Approved in 2007, Connecticut’s interconnection standard applies to distributed generation, including CHP, up to 20MW in size. This standard pertains to the two investor-owned utilities in the state, and separates distributed generation into three distinct tiers based upon system size. These tiers mirror those of FERC’s interconnection standards, upon which Connecticut’s standards are closely based.
Connecticut’s guidelines include a standard interconnection agreement and application fees that vary by system type. However, they are stricter than FERC’s standards and differ in several significant ways, including the requirement of an external disconnect switch and an interconnection transformer, the requirement for customers to indemnify their utility against “all causes of action,” and the requirement to maintain liability insurance in specified amounts based on the system’s capacity.
In January 2010, Maine’s Public Utility Commission (PUC) adopted interconnection procedures. These rules apply to all transmission and distribution utilities operating in Maine. The interconnection procedures set four tiers of review for interconnection requests for all eligible technologies and systems subject to Maine PUC jurisdiction. The four tiers are not subject to jurisdiction of the Federal Energy Regulatory Commission (FERC).
Massachusetts’ investor-owned utilities use an established interconnection process for all distributed generation, including CHP. There are three tiers of interconnection, corresponding with increased system scrutiny and fees. There is no set limit on system size, but a more extensive system impact study may be required on systems larger than 1MW, and is definitely required for systems larger than 5MW.
In 1999, New York became the second state in the country to adopt an interconnection standard and they have been periodically revised since. A 2015 REV Order directed the implementation of a process to raise the threshold applicability from 2 MW and the SIR was updated in March 2016 to apply to systems up to 5 MW. The standard is consistent with IEEE’s 1547 interconnection standard and explicitly allows for the interconnection of CHP systems. While the NYSIR interconnection standard applies up to 5 MW, the utilities with service territory covering the majority of the state have procedures that include systems up to 20 MW.

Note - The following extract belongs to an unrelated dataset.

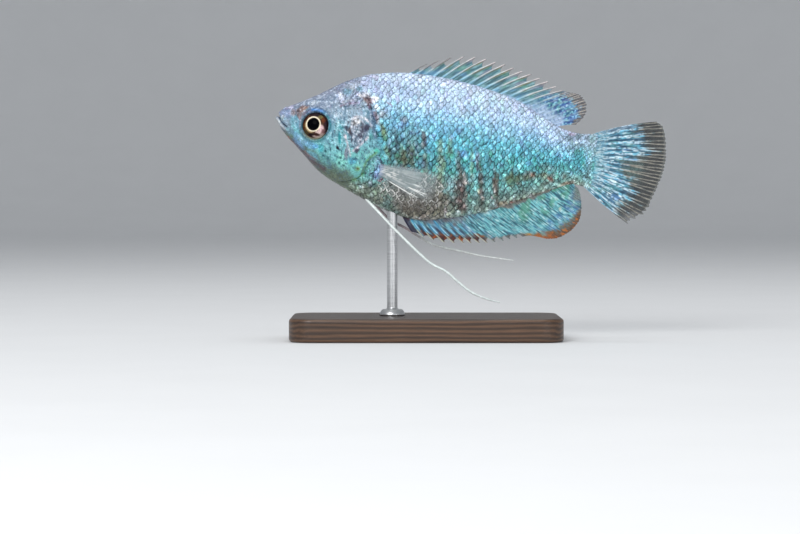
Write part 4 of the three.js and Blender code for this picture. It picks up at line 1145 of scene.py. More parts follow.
def scale_zones(seen):
    """Which places carry the body's scales, and which the small ones of the nape."""
    behind, _ = from_line(seen, HEAD_REAR)
    return behind > .35, (behind < -.15) & (seen > SMALL_SCALES).all(-1)


# The belly's net of pale scale edges is partly pearly and partly painted glints.
BELLY_NET = (24.5, -9.8, 5.6, 3.6)  # oval of the bright net on the belly


SCALE_TURNS = (-78, 84)  # degrees from the root of a scale to its rear tip
ROOT_DEPTH, ROOT_START, CROWN = .05, .07, .02


def scales_mesh(along, girth, sizes, side, lift, rng):
    """Joins overlapping scales, each a thin lens with its root sunk in the skin and its rear edge raised."""
    turn = np.radians(np.linspace(*SCALE_TURNS, SCALE_ROWS))
    across = np.linspace(-1, 1, SCALE_COLUMNS)
    s = np.repeat(.68 * np.sign(turn) * np.abs(np.sin(turn)) ** .85 - .08, SCALE_COLUMNS)
    t = ((.74 * np.cos(turn) ** .85)[:, None] * across).ravel()
    rise = -ROOT_DEPTH + (lift + ROOT_DEPTH) * (s - s.min()) / (s.max() - s.min())
    crown = CROWN * (1 - np.tile(np.abs(across), SCALE_ROWS) ** 2)
    shape = np.stack([np.repeat(np.sin(turn), SCALE_COLUMNS), (np.cos(turn)[:, None] * across).ravel()], -1)
    shape = np.concatenate([shape, [(0, 0)]])
    n, m = len(along), len(s)

    def uneven(spread):
        return rng.normal(0, spread, n)[:, None]

    swing = uneven(.14)
    bigger = sizes[:, None] * (1 + uneven(.1))
    x = along[:, None] + bigger * (s + swing * t) + uneven(.05)
    g = girth[:, None] + bigger * (t - swing * s) + uneven(.05)
    height = (rise + crown + uneven(.008)) * np.ones((n, m))
    tops = on_skin(x.ravel(), g.ravel(), side, height.ravel()).reshape(n, m, 3)
    under = on_skin(along - .1 * sizes, girth, side, np.full(n, -ROOT_START))[:, None]
    flat = np.concatenate([tops, under], axis=1).reshape(-1, 3)
    grid = grid_faces(SCALE_ROWS, SCALE_COLUMNS)
    lower = fan_faces(rim_of_grid(SCALE_ROWS, SCALE_COLUMNS), m, True)
    if side < 0:
        grid, lower = grid[:, ::-1], lower[:, ::-1]
    start = (np.arange(n) * (m + 1))[:, None, None]
    faces = [(grid + start).reshape(-1, 4), (lower + start).reshape(-1, 3)]
    ridge = np.interp(along, skin_surface()["stations"], turn_table()[2])
    root = unwrapped(along, (girth - ridge) * -side)
    maps = {
        "scale_shape": np.tile(shape * .5 + .5, (n, 1)),
        "OFBake": (root[:, None] + (shape * SCALE_PATCH / 2)[None]).reshape(-1, 2),
    }
    tone = 1 + rng.normal(0, .055, n)
    cast = np.repeat(rng.normal(0, .014, (n, 3)), m + 1, axis=0)
    colour = speckled(painted(flat), flat) * np.repeat(tone, m + 1)[:, None] * (1 + cast)
    x, z = flat[:, 0], flat[:, 2]
    pearly_net_and_glints = fade(.7, 1.15, from_oval(x, z, BELLY_NET) + .25 * noise(flat, 1.1, 15))
    colour = mix(colour, (86, 82, 76), .6 * pearly_net_and_glints)
    # Painted light: the lowest scales of the belly, which face down into shade, are made lighter.
    low = fade(0, 1.6, z - belly_at(x))
    colour = colour * (1 + .3 * low * ease(22, 26, x))[:, None]
    # The net's pale edges carry painted glints; their mask goes to the scale material.
    bright = pearly_net_and_glints * ease(-.5, .3, noise(flat, .6, 16)) * ease(-13.2, -9, z)
    return flat, faces, light_of(colour, border_and_shade_strength(flat) * (1 - .7 * pearly_net_and_glints)), maps, {"pearly_net_and_glints": bright}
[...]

The New Hampshire Public Utilities Commission (PUC) established interconnection rules for net-metered systems up to 1 MW in January 2001. Systems that connect to the grid using inverters that meet IEEE 1547 and UL 1741 safety standards do not require an external disconnect device. However, the customer-generator assumes all risks and consequences associated with the absence of a switch. Utilities may not require customer-generators to perform additional tests, or pay for additional interconnection-related charges. Insurance is not required.
In 2011, the Rhode Island General Assembly passed General Law 39-26.3 “Distribution Generation Interconnection,” with the stated finding that “expeditious completion of the application process for renewable distributed generation is in the public interest. In November, 2011 the RI PUC adopted a tariff titled, “RIPUC #2078, Standards for Connected Distributed Generation,” for which CHP is eligible. The tariff is for renewable interconnecting customers as well as interconnecting customers, and, therefore, covers all forms of fuel. Additionally, the tariff applies to systems greater than 10 MW.
Under tariff #2078, National Grid offers a three-tiered (Simplified, Standard, and Expedited) interconnection processes for distributed generation, including CHP. A project’s review path is determined by project characteristics including generation type, size, customer load, and the characteristics of the grid where the system is to be located. Maximum total review days depend on review type, ranging from 15 days for a Simplified Review to 120-150 for a Standard review (usually complex projects). These standards were cited as supportive policies in the 2015 Energy Efficiency Program Plan which was approved by the Rhode Island PUC.
he Vermont Public Service Board (PSB) developed this interconnection rule for all distributed generation not subject to the state’s net metering rule. Rule 5.500, then, applies to all CHP systems. The PSB does not cap system size, though certain systems are eligible for a “fast track” application process. Systems not eligible for interconnection under the “fast track” mechanism are subject to additional studies and/or screening criteria.